There are, of course, imbalances in the Chinese economy, but the authorities are not blind to them. They are sensitive to the consequences of an economic slowdown and are looking to support the economy through a challenging transition. This is important because stability in China is important to sentiment across emerging markets, not least the commodity exporters.

Monetary Policy

Expectations for monetary normalisation in the US triggered a multi-year dollar rally that created havoc for most emerging market currencies as well as domestic interest rate policy. Currencies devalued creating a spike in imported inflation; this had to be countered by significant upward adjustment of local interest rates. The impact on emerging market economies and stock market returns was significant – but a necessary evil. Emerging market current account deficits had widened to unsustainable levels and needed to balance; local currencies were arguably overvalued in the context of persistent inflation.

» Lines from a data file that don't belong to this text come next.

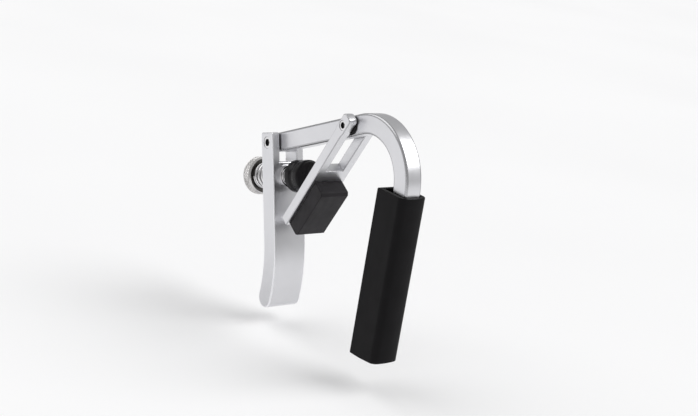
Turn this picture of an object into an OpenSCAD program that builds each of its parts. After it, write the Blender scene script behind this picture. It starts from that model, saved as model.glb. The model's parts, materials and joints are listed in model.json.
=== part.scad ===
// Lever-action neck capo for a fretted instrument: a bent steel bar with a rubber
// string sleeve, a hinged clamp arm with a neck pad, and an over-centre lever whose
// screw sets the clamping pressure. Millimetres.
// Origin: centre of the sleeve's string face. +X runs along the strings, +Y from the
// strings into the neck, +Z up the bar towards its bend.

/* [Neck bar] */
// Width of the bar along the strings
bar_w = 4.1; // [4.0:0.05:4.2]
// Thickness of the bar in the plane of its bend
bar_t = 4.35; // [4.2:0.05:4.4]
// Radius of the bend, to the bar's centreline
bend_r = 11.15; // [10.9:0.05:11.4]
// Angle that the bend turns through
bend_turn = 113; // [112:0.5:114]
// Height of the bend's centre above the origin
bend_z = 18.625; // [18.6:0.1:19.5]

/* [String sleeve] */
// Length of the rubber sleeve
sleeve_len = 36.95; // [34:0.05:37]
// Width of the sleeve's string face
sleeve_w = 7; // [6.9:0.1:7.6]
// Width of the sleeve where its front corners begin
sleeve_front_w = 6.75; // [6.65:0.05:6.9]
// Depth of the sleeve from string face to crown
sleeve_d = 8.3; // [8.2:0.05:8.8]
// Thickness of the sleeve's string wall
sleeve_wall = 1.05; // [0.8:0.05:1.3]

/* [Clamp arm] */
// Width of the clamp arm
arm_w = 8.68; // [8.4:0.02:9.2]
// Thickness of the clamp arm
arm_t = 2.4; // [2.2:0.05:2.6]
// Length of the arm below its pivot
arm_len = 31; // [29:0.5:31.5]
// Slope of the arm below the horizontal when it is clamped
arm_slope = 59.7; // [59.4:0.1:60.2]
// Distance from the arm's pivot to the foot of its window
window_len = 13.2; // [12:0.1:14]

/* [Neck pad] */
// Distance from the arm's pivot to the pad's upper end
pad_start = 16.4; // [15.5:0.1:17.5]
// Width of the pad
pad_w = 7.4; // [6.8:0.1:8.2]
// Height of the pad above the arm's face
pad_h = 3.9; // [3.2:0.1:4.1]

/* [Closing lever] */
// Width of the lever
lever_w = 8.5; // [8.2:0.05:9]
// Depth of the lever
lever_d = 4.7; // [4.5:0.05:4.8]
// Length of the lever's straight part below its pivot
lever_straight = 23; // [20:0.5:26]
// Lean of the closed lever from the vertical, towards the neck
lever_lean = 16.7; // [16.2:0.1:17]
// Angle that the lever's tail turns away from the neck
tail_turn = 24; // [10:1:30]
// Radius of the tail's curve, to its mid-line
tail_r = 32; // [28:1:40]
// Distance from the lever's pivot to the floor of its slot
lever_slot = 4.46; // [4.2:0.02:4.8]

/* [Pivots] */
// Distance from the bend's end to the arm's pivot
arm_pivot_at = 3.45; // [3.35:0.05:3.6]
// Distance from the bend's end to the lever's pivot
lever_pivot_at = 32.6; // [32.4:0.05:33]
// Diameter of the lever's pivot barrel
barrel_d = 2.3; // [2:0.1:2.3]
// Diameter of the heads at the lever's pivot
head_d = 2.7; // [2.6:0.1:2.9]
// Size of the arm's pivot as a share of the lever's
arm_pivot_scale = 0.82; // [0.78:0.01:0.86]
// Outer diameter of the pivot washers
washer_d = 4.3; // [4:0.1:4.4]
// Thickness of the pivot washers
washer_t = 0.22; // [0.15:0.01:0.25]

/* [Pressure adjuster] */
// Distance from the lever's pivot to the adjusting screw's axis
screw_drop = 7.8; // [7.7:0.05:7.9]
// Outer diameter of the adjusting screw
screw_d = 4.1; // [3.9:0.1:4.2]
// Diameter of the pressure cap
cap_d = 7.5; // [7.2:0.1:7.6]
// Length of the pressure cap
cap_len = 5.15; // [4.9:0.05:5.15]
// Gap between the lever's front face and the pressure cap
cap_gap = 3.4; // [3.1:0.1:3.4]
// Diameter of the knurled thumb knob
knob_d = 9; // [8.6:0.1:9.6]
// Thickness of the thumb knob
knob_t = 2.9; // [2.6:0.1:3.4]
// Gap between the lever's back face and the thumb knob
knob_gap = 5.2; // [5:0.1:5.6]
// Number of turns in the tension spring
spring_turns = 4.5; // [4:0.5:5.5]
// Diameter of the tension spring's wire
wire_d = 0.7; // [0.6:0.05:0.8]

/* [Hidden] */
$fn = 64;

// Clearances: side play beside a washer, running fit of a pin, fit within one body
side_gap = 0.03;
run_gap = 0.05;
seat_gap = 0.01;
over = 1;                                   // how far a cutter passes its target

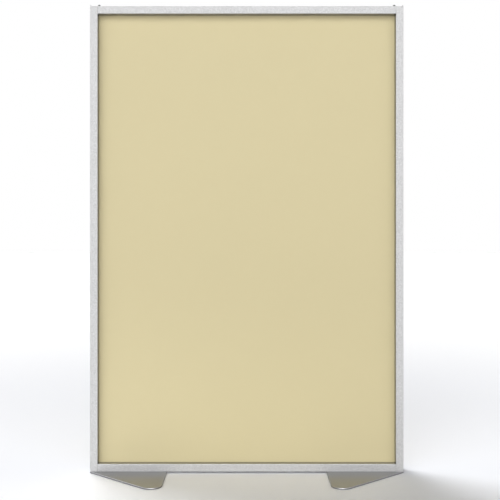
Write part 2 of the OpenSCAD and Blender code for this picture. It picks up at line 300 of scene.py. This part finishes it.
stile_metal = satin_aluminium("satin_aluminium_stile", "Z", seam=False)
rail_metal = satin_aluminium("satin_aluminium_rail", "X", seam=True)
for node, metal in (("left_stile", stile_metal), ("right_stile", stile_metal),
                    ("top_rail", rail_metal), ("bottom_rail", rail_metal)):
    nodes[node].data.materials[0] = metal


# Board: a wood fibre core with a smooth beige vinyl film on both faces. It slides into the slot
# of the frame, in a soft vinyl channel, and stands on two rubber blocks.

vinyl = Finish("beige_vinyl")
pebble = vinyl.noise(0.0011)
cloud = vinyl.noise(0.22, seed=4.4)
fleck = vinyl.noise(0.004, seed=9.2)
film_tone = cloud * 0.7 + fleck * 0.3
vinyl_film = vinyl.finish(
    height=pebble * 6e-5,
    **{"Base Color": vinyl.blend(film_tone, (0.541, 0.474, 0.282), (0.547, 0.480, 0.286)),
       "Roughness": pebble * 0.16 + 0.46, "Specular IOR Level": 0.35})
nodes["front_facing"].data.materials[0] = vinyl_film
nodes["back_facing"].data.materials[0] = vinyl_film

fibre = Finish("fibre_board")
strands = fibre.noise((0.004, 0.0006, 0.004), detail=3.0)
nodes["infill_core"].data.materials[0] = fibre.finish(
    height=strands * 1.5e-4,
    **{"Base Color": fibre.blend(strands, (0.42, 0.31, 0.19), (0.66, 0.53, 0.37)),
       "Roughness": 0.9})

channel = Finish("channel_vinyl")
drag = channel.noise((0.3, 0.0008, 0.3), detail=1.0)
channel_vinyl = channel.finish(
    height=drag * 1e-5,
    **{"Base Color": channel.blend(drag, (0.74, 0.72, 0.66), (0.82, 0.80, 0.74)),
       "Roughness": drag * 0.15 + 0.38})
for node in ("top_liner", "bottom_liner", "left_liner", "right_liner"):
    nodes[node].data.materials[0] = channel_vinyl

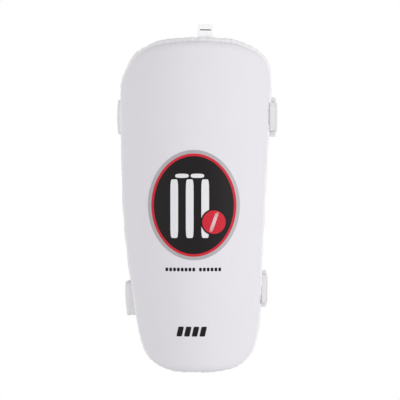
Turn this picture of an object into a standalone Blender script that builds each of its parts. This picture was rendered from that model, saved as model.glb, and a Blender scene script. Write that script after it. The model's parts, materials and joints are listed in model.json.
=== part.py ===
"""Forearm and elbow guard for cricket: a moulded face over two foams, a towelling lining in a padded rim,
and two elastic straps that close with hook and loop tape.

Metres, +Z along the forearm towards the elbow, -Y out of the moulded face, +X to the right of someone who
looks at that face. The origin is on the forearm's axis, halfway along the guard.
"""

import math
from dataclasses import dataclass

import bmesh
import bpy
from mathutils import Vector

# ------------------------------------------------------------------ the guard's outline
LENGTH = 0.2905  # wrist end to elbow end, over the padded rim
WIDTH_ELBOW = 0.1342  # widths over the rim, before the corners are rounded
WIDTH_MIDDLE = 0.1260
WIDTH_WRIST = 0.0990
CORNER_ELBOW = 0.049  # how far down each side a rounded corner reaches
CORNER_WRIST = 0.050
SQUARE_ELBOW = 3.0  # superellipse powers of the corners: 2 is an ellipse
SQUARE_WRIST = 3.3

# ------------------------------------------------------------------ the guard's arch
WRAP = math.radians(65)  # turn of the outer face, from its crown to its edge
BOW = 0.007  # how far both ends stand back from the middle
ARM_RADIUS = 0.044  # from the forearm's axis to the lining's crown, at mid-length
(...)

Where we stand today is after a period of necessary structural adjustment. Trade balances have turned and continue to adjust for the better. Looking at the current account balances now, most have moved back into positive territory. Inflation is easing and interest rates are being relaxed across much of emerging markets. The US dollar rally seems to have taken a pause, which is supportive of currencies too.

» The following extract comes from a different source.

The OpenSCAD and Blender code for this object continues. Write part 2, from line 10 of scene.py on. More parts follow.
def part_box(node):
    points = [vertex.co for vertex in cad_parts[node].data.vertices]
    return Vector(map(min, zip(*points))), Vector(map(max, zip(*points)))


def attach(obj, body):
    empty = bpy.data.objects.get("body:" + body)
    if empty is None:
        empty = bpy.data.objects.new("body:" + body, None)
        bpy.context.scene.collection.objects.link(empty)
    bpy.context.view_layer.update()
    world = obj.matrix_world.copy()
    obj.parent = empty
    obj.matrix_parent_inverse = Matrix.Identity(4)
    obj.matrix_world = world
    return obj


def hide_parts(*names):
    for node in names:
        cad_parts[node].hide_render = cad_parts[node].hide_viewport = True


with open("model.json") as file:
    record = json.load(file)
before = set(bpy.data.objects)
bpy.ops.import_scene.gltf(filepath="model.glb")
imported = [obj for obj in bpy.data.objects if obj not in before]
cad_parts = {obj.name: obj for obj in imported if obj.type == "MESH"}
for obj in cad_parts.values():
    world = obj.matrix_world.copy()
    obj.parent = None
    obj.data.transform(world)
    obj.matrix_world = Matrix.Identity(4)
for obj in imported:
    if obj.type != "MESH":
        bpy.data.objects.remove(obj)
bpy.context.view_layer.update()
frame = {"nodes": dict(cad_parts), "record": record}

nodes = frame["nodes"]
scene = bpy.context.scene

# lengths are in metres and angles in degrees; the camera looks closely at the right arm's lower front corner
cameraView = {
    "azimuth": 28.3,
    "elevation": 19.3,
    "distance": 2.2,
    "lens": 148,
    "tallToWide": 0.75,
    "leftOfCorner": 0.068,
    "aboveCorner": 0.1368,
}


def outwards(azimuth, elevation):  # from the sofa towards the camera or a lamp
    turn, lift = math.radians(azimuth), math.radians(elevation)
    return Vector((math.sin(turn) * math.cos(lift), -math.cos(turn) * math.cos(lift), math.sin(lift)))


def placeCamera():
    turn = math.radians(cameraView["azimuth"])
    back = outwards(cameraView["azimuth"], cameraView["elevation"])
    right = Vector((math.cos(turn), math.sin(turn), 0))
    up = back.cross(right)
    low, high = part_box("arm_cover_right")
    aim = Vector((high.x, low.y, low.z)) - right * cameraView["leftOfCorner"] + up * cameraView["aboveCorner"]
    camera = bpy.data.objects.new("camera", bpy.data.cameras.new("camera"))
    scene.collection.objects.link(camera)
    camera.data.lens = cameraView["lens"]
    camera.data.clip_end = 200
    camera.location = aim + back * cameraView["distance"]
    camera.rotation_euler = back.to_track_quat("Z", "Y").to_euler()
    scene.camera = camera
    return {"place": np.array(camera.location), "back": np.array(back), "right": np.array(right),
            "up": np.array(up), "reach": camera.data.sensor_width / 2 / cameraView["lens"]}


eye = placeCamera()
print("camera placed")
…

But the reality is that the economies of North America and Europe, the two major export destinations for emerging market trade continue to struggle. Economic indicators suggest the US economy could actually be slowing down again. While this presents a significant obstacle to an export-led recovery of our emerging economies, one very positive take away is that developed market monetary policy is expected to remain extremely loose for some time to come. In our view this could be supportive of local currencies as well as give central banks more flexibility to lower interest rates to stimulate domestic demand. Assuming we see no significant near-term resurgence of growth in the US or Europe, the backdrop should remain reasonably benign for risk assets such as emerging market equities, where economic fundamentals look reasonable after the adjustment of recent years.

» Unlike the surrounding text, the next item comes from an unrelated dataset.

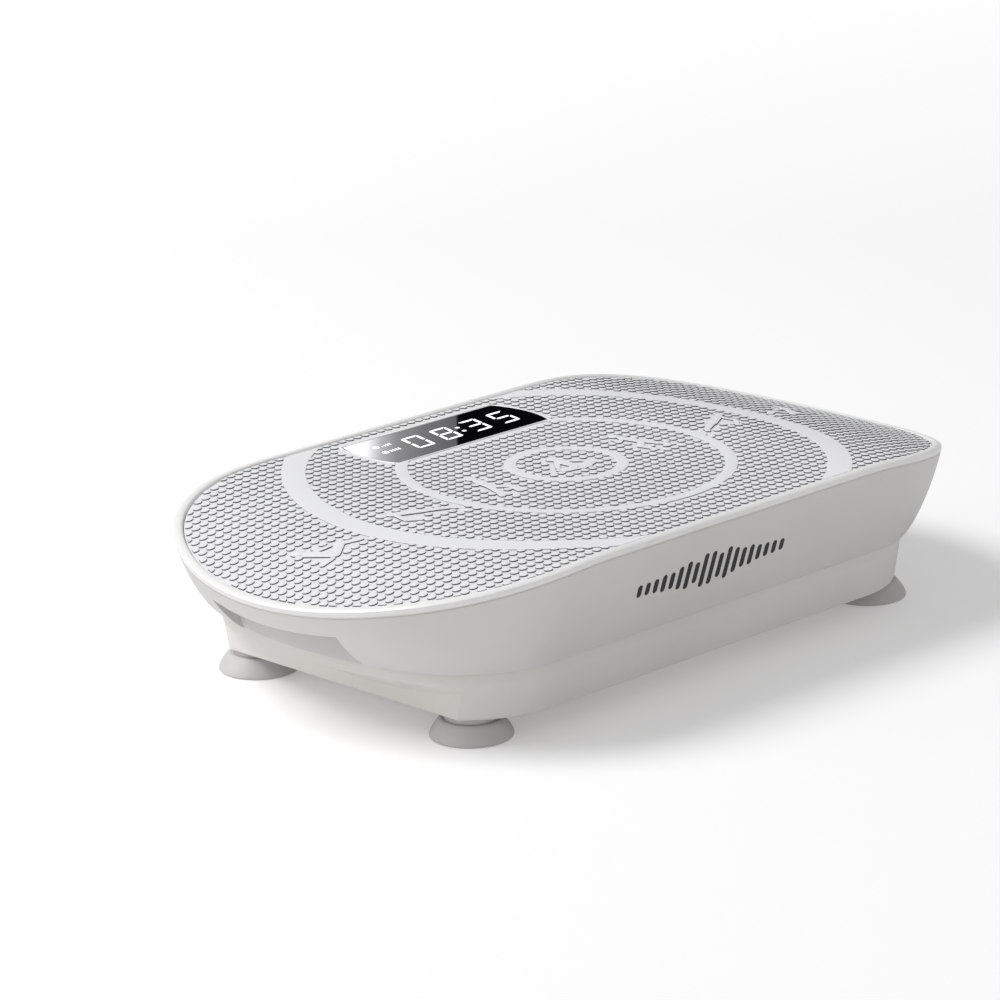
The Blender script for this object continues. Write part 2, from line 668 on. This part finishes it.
def placed(part, x, y, scale, flip):
    ends = [(x + flip * part[k] * scale, y + part[k + 1] * scale)
            for k in range(0, len(part) - 1, 2)]
    return [value for end in ends for value in end] + [part[-1] * scale]


figures = [[placed(part, *where) for part in parts] for parts, *where in FIGURES]


def part_distance(part, x, y):
    if len(part) == 3:
        return math.hypot(x - part[0], y - part[1]) - part[2]
    ax, ay, bx, by, radius = part
    t = ((x - ax) * (bx - ax) + (y - ay) * (by - ay)) / ((bx - ax) ** 2 + (by - ay) ** 2)
    t = max(0.0, min(1.0, t))
    return math.hypot(x - ax - t * (bx - ax), y - ay - t * (by - ay)) - radius


def inside_mat(x, y):
    """Distance inside the mat's outline, and the outward direction there."""
    x_sign, y_sign = (1 if x >= 0 else -1), (1 if y >= 0 else -1)
    dx, dy = abs(x) - MAT.corner_x, abs(y) - MAT.corner_y
    if dx <= 0:
        return MAT.half_wid - abs(y), (0.0, float(y_sign))
    radius = MAT.corner_r
    if math.atan2(dy, dx) < MAT.joint:
        dx, dy, radius = abs(x) - MAT.end_x, abs(y), MAT.end_r
    away = math.hypot(dx, dy)
    return radius - away, (x_sign * dx / away, y_sign * dy / away)


def clip(poly, nx, ny, limit):
    """Keep the part of poly where nx*x + ny*y <= limit."""
    kept = []
    for here, there in zip(poly, poly[1:] + poly[:1]):
        before = nx * here[0] + ny * here[1] - limit
        after = nx * there[0] + ny * there[1] - limit
        if before <= 0:
            kept.append(here)
        if before < 0 < after or after < 0 < before:
            t = before / (before - after)
            kept.append((here[0] + t * (there[0] - here[0]), here[1] + t * (there[1] - here[1])))
    return kept


RINGS = [(176.0, 192.6), (107.2, 115.8), (34.0, 42.4)]   # inner, outer radius of smooth bands
PITCH_X, PITCH_Y, ROW_Y = 7.33, 7.66, 1.9                # dot grid; y of its middle row
DOT_R, DOT_SIDES, DOT_MIN_AREA = 2.85, 14, 6.5
EDGE_GAP = 1.0                                           # plain margin at the mat's edge
DOT_LEVELS = [(1.0, -0.15), (0.985, 0.74), (0.93, 0.93), (0.80, 1.01)]


def dot_outline(x, y):
    """Dot polygon trimmed by the mat's edge and the bands, or None where no dot belongs."""
    inside, out = inside_mat(x, y)
    if inside < -1.0 or near_display(x, y, clearance=3.4):
        return None
    if min(part_distance(part, x, y) for parts in figures for part in parts) < 2.1:
        return None
    poly = circle(x, y, DOT_R, DOT_SIDES, shift=0.5)
    if inside < DOT_R + EDGE_GAP:
        edge_x, edge_y = x + out[0] * (inside - EDGE_GAP), y + out[1] * (inside - EDGE_GAP)
        poly = clip(poly, *out, out[0] * edge_x + out[1] * edge_y)
    away = math.hypot(x, y)
    for inner, outer in RINGS:
        if -DOT_R < away - inner < DOT_R - 0.6:
            poly = clip(poly, x / away, y / away, inner)
        elif -DOT_R < outer - away < DOT_R - 0.6:
            poly = clip(poly, -x / away, -y / away, -outer)
        elif inner <= away <= outer:
            return None
    if len(poly) < 3:
        return None
    px, py = np.array(poly).T
    area = 0.5 * abs(np.dot(px, np.roll(py, -1)) - np.dot(py, np.roll(px, -1)))
    return None if area < DOT_MIN_AREA else poly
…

There are, of course, imbalances in the Chinese economy, but the authorities are not blind to them. They are sensitive to the consequences of an economic slowdown and are looking to support the economy through a challenging transition. This is important because stability in China is important to sentiment across emerging markets, not least the commodity exporters.

Monetary Policy

Expectations for monetary normalisation in the US triggered a multi-year dollar rally that created havoc for most emerging market currencies as well as domestic interest rate policy. Currencies devalued creating a spike in imported inflation; this had to be countered by significant upward adjustment of local interest rates. The impact on emerging market economies and stock market returns was significant – but a necessary evil. Emerging market current account deficits had widened to unsustainable levels and needed to balance; local currencies were arguably overvalued in the context of persistent inflation.

Where we stand today is after a period of necessary structural adjustment. Trade balances have turned and continue to adjust for the better. Looking at the current account balances now, most have moved back into positive territory. Inflation is easing and interest rates are being relaxed across much of emerging markets. The US dollar rally seems to have taken a pause, which is supportive of currencies too.

But the reality is that the economies of North America and Europe, the two major export destinations for emerging market trade continue to struggle. Economic indicators suggest the US economy could actually be slowing down again. While this presents a significant obstacle to an export-led recovery of our emerging economies, one very positive take away is that developed market monetary policy is expected to remain extremely loose for some time to come. In our view this could be supportive of local currencies as well as give central banks more flexibility to lower interest rates to stimulate domestic demand. Assuming we see no significant near-term resurgence of growth in the US or Europe, the backdrop should remain reasonably benign for risk assets such as emerging market equities, where economic fundamentals look reasonable after the adjustment of recent years.

It would be naïve to downplay the severity of the headwinds facing emerging markets. Yet, it’s equally detrimental to get caught up in the negativity and miss the broader, more balanced, picture. Yes, there are various problems in China, but the country has various strengths in its favour too, such as a very high savings rate and low levels of household debt.. Monetary policy may have weighed down on emerging market currencies but this has encouraged much needed adjustments in the trade accounts of many emerging countries. And finally, earnings are far more encouraging than they seem at first glance.

As veteran emerging market investors, we’ve been here many times before and take comfort in doing our extensive country and company first-hand research. But perhaps most importantly of all, we’ve learnt not to lose sight of the need for having a long-term view.